───── Records supplied ─────
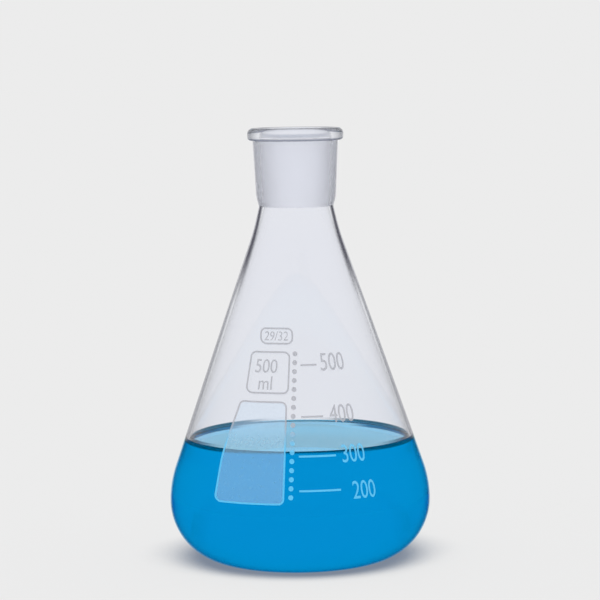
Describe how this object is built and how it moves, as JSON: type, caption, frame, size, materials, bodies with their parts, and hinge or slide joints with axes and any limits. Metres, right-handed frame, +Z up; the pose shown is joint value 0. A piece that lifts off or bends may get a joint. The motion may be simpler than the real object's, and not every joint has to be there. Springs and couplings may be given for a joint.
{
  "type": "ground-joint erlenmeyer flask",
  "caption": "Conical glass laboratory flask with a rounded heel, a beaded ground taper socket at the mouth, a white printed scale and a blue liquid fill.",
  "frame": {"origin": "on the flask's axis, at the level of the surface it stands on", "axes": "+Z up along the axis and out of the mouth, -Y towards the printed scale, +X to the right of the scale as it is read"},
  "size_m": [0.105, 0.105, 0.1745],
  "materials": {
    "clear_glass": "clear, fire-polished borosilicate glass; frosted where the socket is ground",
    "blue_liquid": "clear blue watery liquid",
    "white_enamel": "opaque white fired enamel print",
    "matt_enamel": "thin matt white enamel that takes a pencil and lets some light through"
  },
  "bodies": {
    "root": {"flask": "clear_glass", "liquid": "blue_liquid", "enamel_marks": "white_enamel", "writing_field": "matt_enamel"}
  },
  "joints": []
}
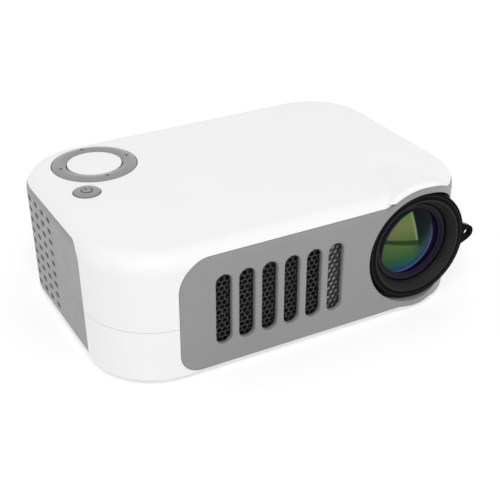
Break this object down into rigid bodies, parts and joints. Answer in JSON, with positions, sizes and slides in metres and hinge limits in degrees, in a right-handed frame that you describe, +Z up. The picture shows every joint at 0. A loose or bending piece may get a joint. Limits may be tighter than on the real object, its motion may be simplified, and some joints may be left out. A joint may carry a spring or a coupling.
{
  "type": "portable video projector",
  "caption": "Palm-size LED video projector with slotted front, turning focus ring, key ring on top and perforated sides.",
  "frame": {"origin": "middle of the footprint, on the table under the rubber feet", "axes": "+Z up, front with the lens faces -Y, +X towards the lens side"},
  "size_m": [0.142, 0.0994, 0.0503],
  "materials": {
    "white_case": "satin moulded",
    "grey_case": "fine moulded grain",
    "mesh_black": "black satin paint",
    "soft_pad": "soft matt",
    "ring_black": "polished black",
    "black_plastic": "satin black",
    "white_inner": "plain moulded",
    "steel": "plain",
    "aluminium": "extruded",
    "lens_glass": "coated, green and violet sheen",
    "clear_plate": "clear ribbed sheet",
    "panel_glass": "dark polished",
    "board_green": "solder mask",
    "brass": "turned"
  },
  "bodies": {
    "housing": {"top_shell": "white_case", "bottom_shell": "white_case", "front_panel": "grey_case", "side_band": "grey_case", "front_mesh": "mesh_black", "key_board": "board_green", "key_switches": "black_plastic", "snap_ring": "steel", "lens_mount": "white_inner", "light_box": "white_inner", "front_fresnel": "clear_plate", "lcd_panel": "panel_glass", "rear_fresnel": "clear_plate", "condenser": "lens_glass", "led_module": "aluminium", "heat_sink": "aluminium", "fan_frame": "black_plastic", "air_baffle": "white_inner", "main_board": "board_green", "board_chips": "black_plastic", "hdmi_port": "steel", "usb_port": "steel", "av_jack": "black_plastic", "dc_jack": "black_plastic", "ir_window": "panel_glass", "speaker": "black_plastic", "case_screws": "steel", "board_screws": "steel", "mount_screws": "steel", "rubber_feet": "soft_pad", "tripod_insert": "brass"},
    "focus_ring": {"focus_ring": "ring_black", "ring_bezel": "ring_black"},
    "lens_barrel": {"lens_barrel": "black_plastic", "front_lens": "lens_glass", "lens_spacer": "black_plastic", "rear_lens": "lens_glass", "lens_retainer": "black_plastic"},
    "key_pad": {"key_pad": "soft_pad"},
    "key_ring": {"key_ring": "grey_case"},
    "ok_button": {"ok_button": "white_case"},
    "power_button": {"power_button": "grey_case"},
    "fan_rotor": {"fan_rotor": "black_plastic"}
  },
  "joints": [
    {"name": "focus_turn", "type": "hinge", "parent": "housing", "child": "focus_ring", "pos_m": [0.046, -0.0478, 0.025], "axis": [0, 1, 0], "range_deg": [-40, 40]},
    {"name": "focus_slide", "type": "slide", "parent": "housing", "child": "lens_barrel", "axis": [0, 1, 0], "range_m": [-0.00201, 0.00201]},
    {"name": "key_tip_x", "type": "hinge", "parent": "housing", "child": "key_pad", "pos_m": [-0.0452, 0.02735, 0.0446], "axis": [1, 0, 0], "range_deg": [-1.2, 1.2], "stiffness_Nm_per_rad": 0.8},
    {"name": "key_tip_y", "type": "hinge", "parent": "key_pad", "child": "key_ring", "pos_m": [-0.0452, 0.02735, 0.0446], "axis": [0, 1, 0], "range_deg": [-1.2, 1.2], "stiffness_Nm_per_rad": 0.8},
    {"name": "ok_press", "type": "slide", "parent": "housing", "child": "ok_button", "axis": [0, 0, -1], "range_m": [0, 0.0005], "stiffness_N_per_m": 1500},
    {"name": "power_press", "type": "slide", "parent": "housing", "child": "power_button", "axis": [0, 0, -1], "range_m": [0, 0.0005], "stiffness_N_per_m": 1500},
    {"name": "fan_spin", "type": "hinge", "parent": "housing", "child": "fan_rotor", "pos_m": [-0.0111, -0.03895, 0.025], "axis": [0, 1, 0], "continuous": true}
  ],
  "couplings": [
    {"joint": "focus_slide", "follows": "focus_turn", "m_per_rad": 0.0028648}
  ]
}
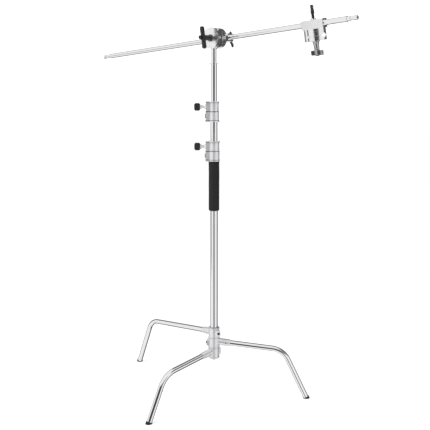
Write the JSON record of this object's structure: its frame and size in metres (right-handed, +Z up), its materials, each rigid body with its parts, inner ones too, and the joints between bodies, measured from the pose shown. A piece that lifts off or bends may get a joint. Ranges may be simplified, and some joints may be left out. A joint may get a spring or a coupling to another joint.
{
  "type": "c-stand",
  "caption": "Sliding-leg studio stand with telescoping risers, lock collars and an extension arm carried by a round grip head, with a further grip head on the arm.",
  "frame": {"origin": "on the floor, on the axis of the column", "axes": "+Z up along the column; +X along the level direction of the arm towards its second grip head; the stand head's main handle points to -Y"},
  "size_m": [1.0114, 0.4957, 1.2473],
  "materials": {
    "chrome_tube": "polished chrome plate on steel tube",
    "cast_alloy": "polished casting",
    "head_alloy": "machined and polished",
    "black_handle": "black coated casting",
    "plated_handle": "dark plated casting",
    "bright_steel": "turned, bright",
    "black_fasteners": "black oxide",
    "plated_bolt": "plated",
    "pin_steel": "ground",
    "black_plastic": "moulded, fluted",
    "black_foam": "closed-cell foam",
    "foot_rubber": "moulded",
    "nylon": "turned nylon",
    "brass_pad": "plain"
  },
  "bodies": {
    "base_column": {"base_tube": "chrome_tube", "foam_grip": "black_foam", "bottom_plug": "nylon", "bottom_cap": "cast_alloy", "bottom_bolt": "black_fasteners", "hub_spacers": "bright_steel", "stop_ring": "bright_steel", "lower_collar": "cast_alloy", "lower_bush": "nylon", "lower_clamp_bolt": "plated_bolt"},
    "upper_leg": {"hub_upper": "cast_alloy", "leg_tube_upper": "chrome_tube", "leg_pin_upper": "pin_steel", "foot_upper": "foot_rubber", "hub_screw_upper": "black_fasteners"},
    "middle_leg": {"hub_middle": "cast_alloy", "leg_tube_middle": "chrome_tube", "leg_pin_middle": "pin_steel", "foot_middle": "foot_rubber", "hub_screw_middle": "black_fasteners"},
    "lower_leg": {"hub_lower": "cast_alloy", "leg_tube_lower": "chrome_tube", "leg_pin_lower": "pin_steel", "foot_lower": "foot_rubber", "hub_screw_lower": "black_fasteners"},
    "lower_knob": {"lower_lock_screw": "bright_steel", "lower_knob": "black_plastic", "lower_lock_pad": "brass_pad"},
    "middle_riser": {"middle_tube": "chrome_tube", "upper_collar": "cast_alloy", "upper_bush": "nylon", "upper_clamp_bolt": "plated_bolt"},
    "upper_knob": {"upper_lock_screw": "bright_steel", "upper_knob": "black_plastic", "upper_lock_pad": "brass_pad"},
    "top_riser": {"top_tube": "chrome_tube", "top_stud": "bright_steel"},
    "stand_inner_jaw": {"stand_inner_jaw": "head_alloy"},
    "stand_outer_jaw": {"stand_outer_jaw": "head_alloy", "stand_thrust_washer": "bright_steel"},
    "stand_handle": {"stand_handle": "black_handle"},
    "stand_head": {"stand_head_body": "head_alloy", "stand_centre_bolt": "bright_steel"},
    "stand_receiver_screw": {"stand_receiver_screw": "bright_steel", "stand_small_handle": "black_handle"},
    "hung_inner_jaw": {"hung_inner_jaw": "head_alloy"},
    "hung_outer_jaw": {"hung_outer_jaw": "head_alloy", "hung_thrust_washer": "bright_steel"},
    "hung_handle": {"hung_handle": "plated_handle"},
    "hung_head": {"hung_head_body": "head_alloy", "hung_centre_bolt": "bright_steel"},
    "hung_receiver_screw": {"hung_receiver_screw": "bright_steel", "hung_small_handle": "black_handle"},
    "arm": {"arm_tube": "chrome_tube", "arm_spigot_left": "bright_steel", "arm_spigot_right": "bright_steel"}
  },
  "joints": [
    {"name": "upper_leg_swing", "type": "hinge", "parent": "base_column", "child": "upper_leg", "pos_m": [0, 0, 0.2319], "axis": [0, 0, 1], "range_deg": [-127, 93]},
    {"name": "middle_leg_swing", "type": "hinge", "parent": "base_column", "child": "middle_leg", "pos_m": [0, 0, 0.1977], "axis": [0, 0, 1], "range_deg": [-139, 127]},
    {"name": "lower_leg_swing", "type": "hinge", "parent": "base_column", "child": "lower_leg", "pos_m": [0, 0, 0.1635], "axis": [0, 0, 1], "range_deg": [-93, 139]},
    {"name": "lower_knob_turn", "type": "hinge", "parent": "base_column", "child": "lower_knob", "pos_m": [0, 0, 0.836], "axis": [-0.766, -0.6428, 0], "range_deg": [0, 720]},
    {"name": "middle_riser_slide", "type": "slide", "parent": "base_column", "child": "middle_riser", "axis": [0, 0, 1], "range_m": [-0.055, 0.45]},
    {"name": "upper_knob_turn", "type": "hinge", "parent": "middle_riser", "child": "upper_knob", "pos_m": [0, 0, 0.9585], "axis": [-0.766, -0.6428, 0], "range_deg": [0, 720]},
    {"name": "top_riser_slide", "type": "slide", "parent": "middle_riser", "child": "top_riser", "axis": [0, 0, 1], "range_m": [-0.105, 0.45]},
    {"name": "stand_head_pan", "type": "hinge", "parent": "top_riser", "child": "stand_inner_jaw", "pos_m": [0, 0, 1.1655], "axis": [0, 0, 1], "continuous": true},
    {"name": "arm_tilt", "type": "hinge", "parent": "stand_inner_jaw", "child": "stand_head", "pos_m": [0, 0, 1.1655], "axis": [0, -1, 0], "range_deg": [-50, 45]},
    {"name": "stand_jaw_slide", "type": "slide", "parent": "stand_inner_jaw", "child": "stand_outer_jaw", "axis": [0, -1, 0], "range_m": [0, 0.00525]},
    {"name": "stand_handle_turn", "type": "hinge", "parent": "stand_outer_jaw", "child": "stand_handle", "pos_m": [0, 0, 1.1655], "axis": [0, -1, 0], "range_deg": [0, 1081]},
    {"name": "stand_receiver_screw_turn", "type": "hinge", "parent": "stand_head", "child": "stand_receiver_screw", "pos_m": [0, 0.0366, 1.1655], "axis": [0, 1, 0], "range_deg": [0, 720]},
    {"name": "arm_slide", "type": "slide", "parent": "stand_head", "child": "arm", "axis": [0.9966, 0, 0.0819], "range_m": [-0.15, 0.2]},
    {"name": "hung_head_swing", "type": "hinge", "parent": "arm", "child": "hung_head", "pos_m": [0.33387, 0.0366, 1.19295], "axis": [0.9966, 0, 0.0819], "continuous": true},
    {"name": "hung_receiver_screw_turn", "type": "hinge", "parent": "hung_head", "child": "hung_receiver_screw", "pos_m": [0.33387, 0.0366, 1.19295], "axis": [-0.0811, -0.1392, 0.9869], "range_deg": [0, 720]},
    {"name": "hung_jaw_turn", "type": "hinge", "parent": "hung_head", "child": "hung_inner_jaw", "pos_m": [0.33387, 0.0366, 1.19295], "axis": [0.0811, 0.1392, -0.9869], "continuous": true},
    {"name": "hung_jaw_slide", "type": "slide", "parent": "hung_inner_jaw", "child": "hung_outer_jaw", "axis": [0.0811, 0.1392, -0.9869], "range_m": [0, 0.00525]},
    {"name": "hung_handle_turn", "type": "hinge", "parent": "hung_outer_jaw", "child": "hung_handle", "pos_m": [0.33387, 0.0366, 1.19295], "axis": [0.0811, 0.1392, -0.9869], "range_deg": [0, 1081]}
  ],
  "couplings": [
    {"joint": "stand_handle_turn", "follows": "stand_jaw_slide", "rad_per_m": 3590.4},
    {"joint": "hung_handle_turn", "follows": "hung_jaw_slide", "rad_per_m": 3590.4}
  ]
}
─────
───── Records supplied ─────
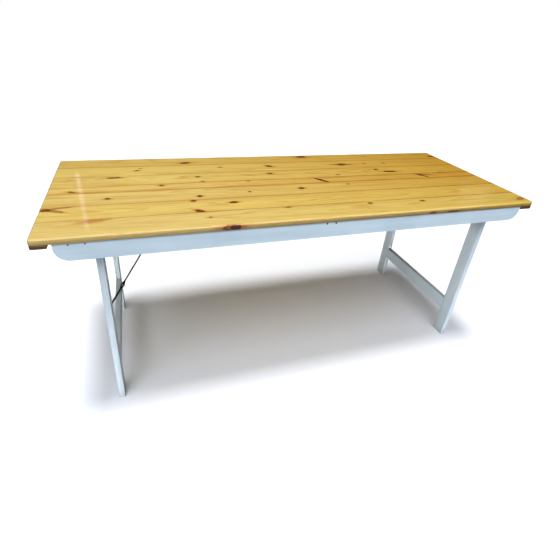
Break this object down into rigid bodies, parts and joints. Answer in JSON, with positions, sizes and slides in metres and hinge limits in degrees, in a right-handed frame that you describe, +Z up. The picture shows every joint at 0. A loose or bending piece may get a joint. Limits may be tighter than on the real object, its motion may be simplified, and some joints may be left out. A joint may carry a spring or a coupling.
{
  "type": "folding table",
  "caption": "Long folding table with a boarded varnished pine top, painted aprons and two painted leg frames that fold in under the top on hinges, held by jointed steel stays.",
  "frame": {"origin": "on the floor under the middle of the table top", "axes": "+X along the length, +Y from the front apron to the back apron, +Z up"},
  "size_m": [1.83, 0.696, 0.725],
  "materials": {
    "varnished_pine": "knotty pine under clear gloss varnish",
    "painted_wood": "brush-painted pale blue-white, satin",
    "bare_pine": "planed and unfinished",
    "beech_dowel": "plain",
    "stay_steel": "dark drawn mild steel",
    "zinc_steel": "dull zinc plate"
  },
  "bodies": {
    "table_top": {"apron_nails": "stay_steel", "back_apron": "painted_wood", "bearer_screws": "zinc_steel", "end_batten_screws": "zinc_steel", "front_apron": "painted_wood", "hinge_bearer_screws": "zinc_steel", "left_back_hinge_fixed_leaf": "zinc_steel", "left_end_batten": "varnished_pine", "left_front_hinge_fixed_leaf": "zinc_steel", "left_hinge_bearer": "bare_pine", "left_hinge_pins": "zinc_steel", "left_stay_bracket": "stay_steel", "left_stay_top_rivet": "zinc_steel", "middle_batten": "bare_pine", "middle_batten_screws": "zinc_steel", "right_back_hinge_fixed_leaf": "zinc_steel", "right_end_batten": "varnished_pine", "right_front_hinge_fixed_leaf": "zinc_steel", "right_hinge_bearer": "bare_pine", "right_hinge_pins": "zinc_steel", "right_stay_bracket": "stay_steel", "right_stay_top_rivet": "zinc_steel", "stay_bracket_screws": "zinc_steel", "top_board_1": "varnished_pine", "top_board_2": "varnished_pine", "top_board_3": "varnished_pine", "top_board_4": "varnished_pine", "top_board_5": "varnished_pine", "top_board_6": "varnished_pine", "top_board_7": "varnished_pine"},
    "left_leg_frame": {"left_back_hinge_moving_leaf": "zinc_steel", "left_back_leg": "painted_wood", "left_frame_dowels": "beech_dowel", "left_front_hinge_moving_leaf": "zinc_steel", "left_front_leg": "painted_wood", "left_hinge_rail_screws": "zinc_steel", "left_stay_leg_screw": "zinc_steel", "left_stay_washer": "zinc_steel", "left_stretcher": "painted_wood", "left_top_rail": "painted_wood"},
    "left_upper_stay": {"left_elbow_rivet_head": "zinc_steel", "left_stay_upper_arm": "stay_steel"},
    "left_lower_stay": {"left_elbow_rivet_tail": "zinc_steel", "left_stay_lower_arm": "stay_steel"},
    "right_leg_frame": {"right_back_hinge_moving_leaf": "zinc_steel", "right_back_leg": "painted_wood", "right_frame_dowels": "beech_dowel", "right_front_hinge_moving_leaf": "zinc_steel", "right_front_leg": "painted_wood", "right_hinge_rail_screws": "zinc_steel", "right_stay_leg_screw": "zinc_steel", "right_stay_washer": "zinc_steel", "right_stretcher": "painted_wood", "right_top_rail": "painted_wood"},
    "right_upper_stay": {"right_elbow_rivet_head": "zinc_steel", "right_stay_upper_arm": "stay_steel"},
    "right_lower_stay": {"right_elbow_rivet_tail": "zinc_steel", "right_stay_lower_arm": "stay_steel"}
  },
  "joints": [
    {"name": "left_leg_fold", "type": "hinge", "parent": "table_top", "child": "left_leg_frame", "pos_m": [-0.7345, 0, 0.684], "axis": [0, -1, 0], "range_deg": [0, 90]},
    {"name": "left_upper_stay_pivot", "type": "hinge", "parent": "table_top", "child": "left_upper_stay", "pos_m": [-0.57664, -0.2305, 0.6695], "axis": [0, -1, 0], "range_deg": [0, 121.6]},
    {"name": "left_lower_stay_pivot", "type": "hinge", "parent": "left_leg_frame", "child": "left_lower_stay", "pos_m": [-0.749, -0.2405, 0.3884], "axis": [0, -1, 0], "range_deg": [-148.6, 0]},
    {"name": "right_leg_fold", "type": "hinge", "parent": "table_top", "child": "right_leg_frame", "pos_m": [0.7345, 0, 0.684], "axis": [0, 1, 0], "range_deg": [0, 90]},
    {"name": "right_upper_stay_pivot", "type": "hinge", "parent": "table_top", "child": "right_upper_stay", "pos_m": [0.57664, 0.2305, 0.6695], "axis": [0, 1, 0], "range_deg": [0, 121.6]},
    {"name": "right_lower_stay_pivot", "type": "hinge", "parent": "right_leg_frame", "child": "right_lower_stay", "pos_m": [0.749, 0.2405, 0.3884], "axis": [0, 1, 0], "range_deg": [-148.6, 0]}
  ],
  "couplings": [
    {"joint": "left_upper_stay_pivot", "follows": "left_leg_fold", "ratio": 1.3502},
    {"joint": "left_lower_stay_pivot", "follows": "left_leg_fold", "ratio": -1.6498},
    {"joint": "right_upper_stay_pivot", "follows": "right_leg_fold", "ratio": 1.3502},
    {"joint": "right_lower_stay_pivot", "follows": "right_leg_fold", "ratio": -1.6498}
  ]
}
─────
───── Records supplied ─────
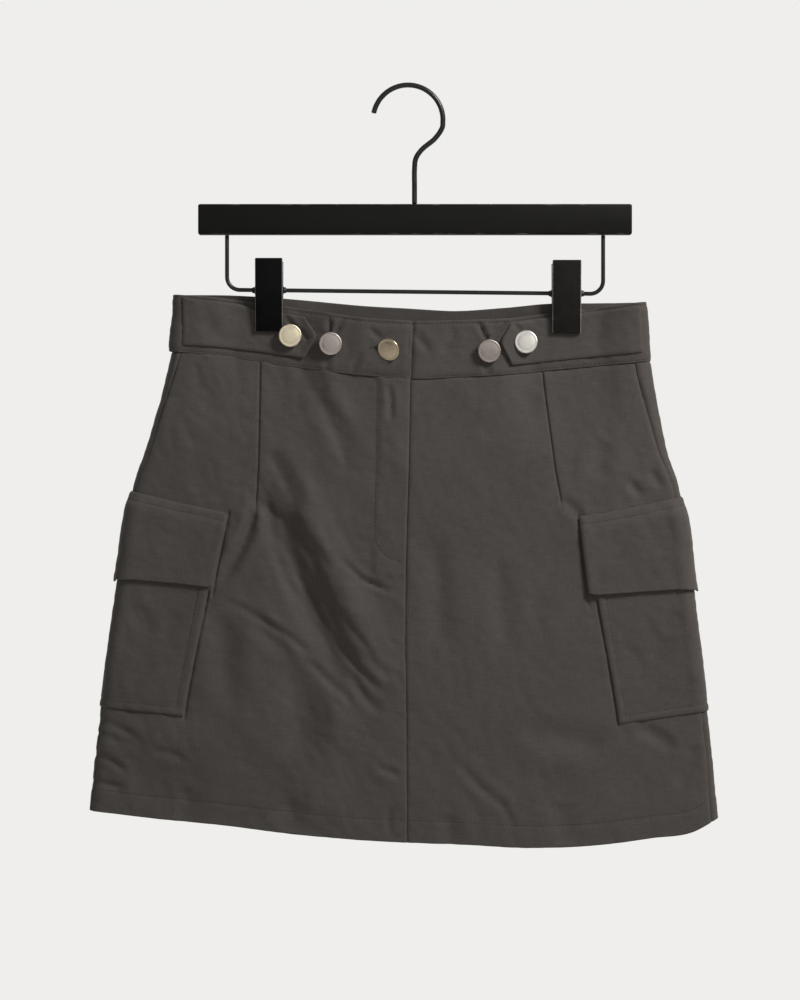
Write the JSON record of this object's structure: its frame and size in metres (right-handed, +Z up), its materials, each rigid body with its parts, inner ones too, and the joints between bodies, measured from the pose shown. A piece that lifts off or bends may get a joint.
─────
→ What to work on
Track down all lines above with the string "that" and copy them.

→ Exercise result
Describe how this object is built and how it moves, as JSON: type, caption, frame, size, materials, bodies with their parts, and hinge or slide joints with axes and any limits. Metres, right-handed frame, +Z up; the pose shown is joint value 0. A piece that lifts off or bends may get a joint. The motion may be simpler than the real object's, and not every joint has to be there. Springs and couplings may be given for a joint.
    "matt_enamel": "thin matt white enamel that takes a pencil and lets some light through"
Break this object down into rigid bodies, parts and joints. Answer in JSON, with positions, sizes and slides in metres and hinge limits in degrees, in a right-handed frame that you describe, +Z up. The picture shows every joint at 0. A loose or bending piece may get a joint. Limits may be tighter than on the real object, its motion may be simplified, and some joints may be left out. A joint may carry a spring or a coupling.
Write the JSON record of this object's structure: its frame and size in metres (right-handed, +Z up), its materials, each rigid body with its parts, inner ones too, and the joints between bodies, measured from the pose shown. A piece that lifts off or bends may get a joint. Ranges may be simplified, and some joints may be left out. A joint may get a spring or a coupling to another joint.
Break this object down into rigid bodies, parts and joints. Answer in JSON, with positions, sizes and slides in metres and hinge limits in degrees, in a right-handed frame that you describe, +Z up. The picture shows every joint at 0. A loose or bending piece may get a joint. Limits may be tighter than on the real object, its motion may be simplified, and some joints may be left out. A joint may carry a spring or a coupling.
  "caption": "Long folding table with a boarded varnished pine top, painted aprons and two painted leg frames that fold in under the top on hinges, held by jointed steel stays.",
Write the JSON record of this object's structure: its frame and size in metres (right-handed, +Z up), its materials, each rigid body with its parts, inner ones too, and the joints between bodies, measured from the pose shown. A piece that lifts off or bends may get a joint.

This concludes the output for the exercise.